Microstructural simulation and imaging of granular flows in two- and three-dimensional hoppers

Abstract

Abstract Distinct element simulations of granular flows in two- and three-dimensional hoppers are compared with imaging data from conventional photography and gamma-ray tomography where information of the order of the particle size can be extracted. A novel feature of these comparisons is that both particle and vessel dimensions are matched exactly between the experiments and the computer simulations, thereby leaving little scope for speculation regarding śscale effects’ which are often used to justify scepticism over the validity of simulation predictions. Another novel feature of the work is that quantitative comparisons are provided during the entire period of filling and discharge events rather than selecting an arbitrary ‘snapshot’ in time, as is often the case in such simulation studies.
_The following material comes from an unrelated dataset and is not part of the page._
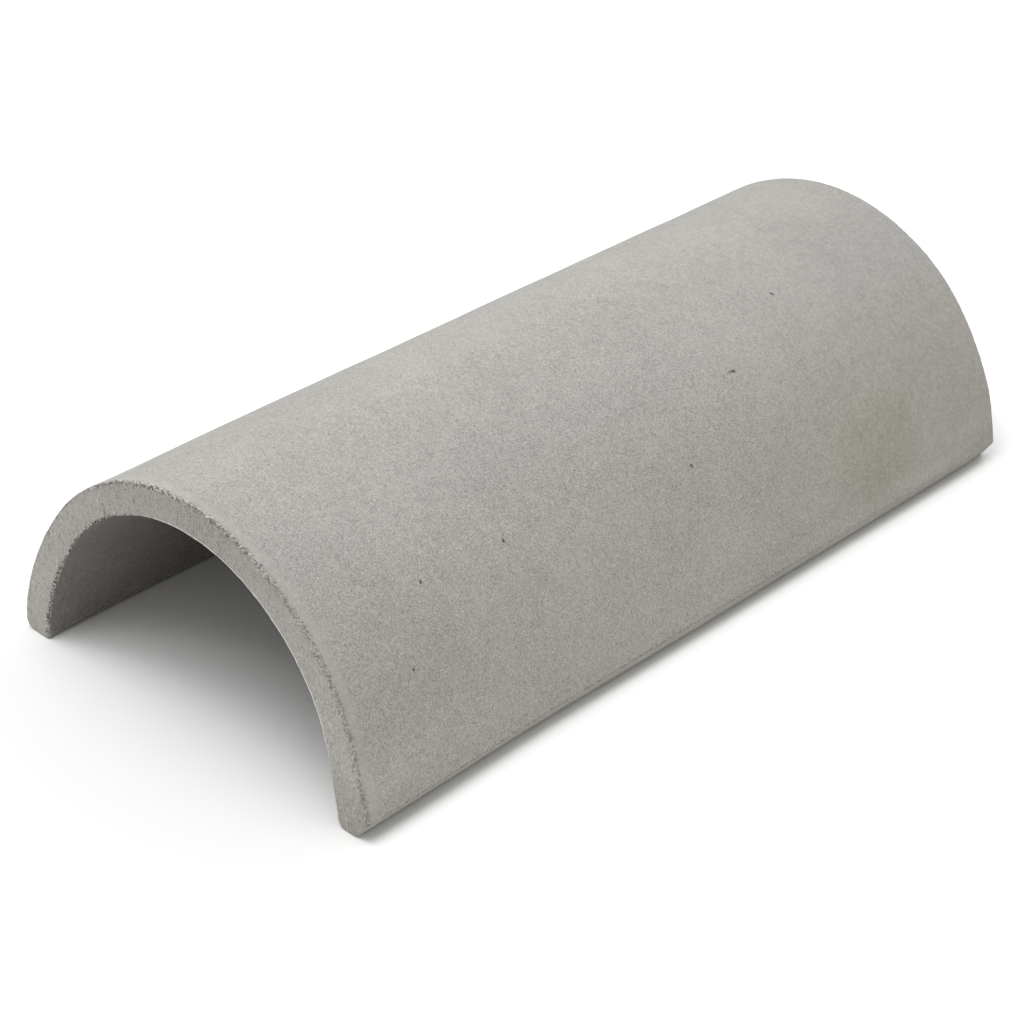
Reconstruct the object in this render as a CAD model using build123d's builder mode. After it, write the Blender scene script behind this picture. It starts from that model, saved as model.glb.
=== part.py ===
from build123d import *
import os

# Half-round concrete ridge tile, cast in one piece.
# Millimetres and degrees. X runs across the ridge, Y along it and Z up.
# The origin is on the bed that the tile stands on, under the middle of the tile.

# Overall sizes
LENGTH = 450.0  # from end face to end face
WIDTH = 226.4  # over the outside at the bed, before the bevels are cut
HEIGHT = 116.0  # from the bed to the top of the crown
WALL = 16.0  # the same all the way round the arch

# The outside is a three-centred arch: a round crown that runs into two flatter flanks
CROWN_RADIUS = 105.5
CROWN_REACH = 53.0  # how far the crown goes down on each side of the top, in degrees

# Feet
BEVEL_WIDTH = 7.2  # what the outer bevel takes off the sole
BEVEL_ANGLE = 56.0  # slope of the bevel against the bed, in degrees
BEVEL_EASING = 4.0  # radius where the bevel meets the flank and the sole
INNER_FOOT_RADIUS = 3.5  # radius between the sole and the inside

# Edges of the two end faces
ARRIS_RADIUS = 1.6

crown_centre = (0, HEIGHT - CROWN_RADIUS)
flank_end = (WIDTH / 2, 0)
bevel_start = (WIDTH / 2 - BEVEL_WIDTH, 0)
spare = 2 * WALL  # what is cut off at a foot is drawn this long

with BuildPart() as ridge_tile:
    with BuildSketch(Plane.XZ):
        # One half of the section. The outside is drawn from the top down and on below the bed,
        # and the wall is laid inwards from it, so that it is even.
        with BuildLine():
            crown = CenterArc(crown_centre, CROWN_RADIUS, 90, -CROWN_REACH)
            to_bed = TangentArc(crown @ 1, flank_end, tangent=crown % 1, mode=Mode.PRIVATE)
            turn_to_bed = (to_bed % 1).get_signed_angle(to_bed % 0)
            JernArc(crown @ 1, crown % 1, to_bed.radius, turn_to_bed * (1 + spare / to_bed.length))
            offset(amount=WALL, side=Side.RIGHT)
        make_face()

        # The bed cuts the foot off level
        split(bisect_by=Plane.XZ, keep=Keep.BOTTOM)

        # The bevel takes off all that lies outside a sloping line from the sole
        with Locations(bevel_start):
            Rectangle(spare, spare, rotation=BEVEL_ANGLE, align=(Align.MIN, Align.MAX), mode=Mode.SUBTRACT)

        # Rounded corners of the foot
        sole_corners, bevel_top = vertices().group_by(Axis.Y)[:2]
        fillet(sole_corners.sort_by(Axis.X)[0], radius=INNER_FOOT_RADIUS)
        fillet(vertices().sort_by_distance(bevel_start)[0], radius=BEVEL_EASING)
        fillet(vertices().sort_by_distance(bevel_top[0])[0], radius=BEVEL_EASING)
        mirror(about=Plane.YZ)

    # Both ways from the middle of the tile
    extrude(amount=LENGTH / 2, both=True)

    end_faces = faces().filter_by(Axis.Y)
    fillet(end_faces.edges(), radius=ARRIS_RADIUS)

ridge_tile.part.label = "ridge_tile"

os.makedirs("parts", exist_ok=True)
export_step(ridge_tile.part, "parts/ridge_tile.step")
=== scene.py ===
from math import atan2, cos, hypot, pi, radians, sin, sqrt

import bmesh
import bpy
from mathutils import Matrix, Vector


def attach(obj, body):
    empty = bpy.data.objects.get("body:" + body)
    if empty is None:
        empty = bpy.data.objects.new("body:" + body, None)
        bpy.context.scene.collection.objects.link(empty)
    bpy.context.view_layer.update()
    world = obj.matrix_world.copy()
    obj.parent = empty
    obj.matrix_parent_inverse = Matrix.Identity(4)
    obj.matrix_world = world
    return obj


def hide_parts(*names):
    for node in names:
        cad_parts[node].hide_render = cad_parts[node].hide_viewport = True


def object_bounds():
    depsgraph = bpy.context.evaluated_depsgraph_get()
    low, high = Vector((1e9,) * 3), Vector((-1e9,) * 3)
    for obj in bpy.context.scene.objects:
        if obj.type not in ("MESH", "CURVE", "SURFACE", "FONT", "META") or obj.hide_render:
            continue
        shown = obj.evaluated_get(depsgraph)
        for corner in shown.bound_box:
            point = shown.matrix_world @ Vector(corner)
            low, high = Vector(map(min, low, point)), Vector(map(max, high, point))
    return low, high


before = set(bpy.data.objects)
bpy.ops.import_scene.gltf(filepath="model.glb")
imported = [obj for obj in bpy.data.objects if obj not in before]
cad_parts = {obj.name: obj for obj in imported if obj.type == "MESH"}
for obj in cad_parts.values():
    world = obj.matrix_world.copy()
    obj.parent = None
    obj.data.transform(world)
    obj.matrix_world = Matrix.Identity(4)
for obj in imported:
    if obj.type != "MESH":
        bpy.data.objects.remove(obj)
cad_low, cad_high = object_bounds()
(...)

Microstructural inspection of two-dimensional photographs of systems with large disc particles provides quantitative information which shows good agreement with simulation in terms of packing height, static and flowing voidage, stagnant/flow boundaries in funnel flow and heap/repose angles. Three-dimensional solids fraction data from packed beds of 7 mm diameter maple peas obtained by transmission gamma-ray tomography show encouraging agreement with simulation. An important result of these investigations is the degree of correlation between the flowing voidage and flow velocity of particles which are individually both affected by variations in particle size and shape but are mutually compensating in their effects on the simulated and measured discharge rates. In general, the simulations produce a less dilated assembly moving at smaller velocities.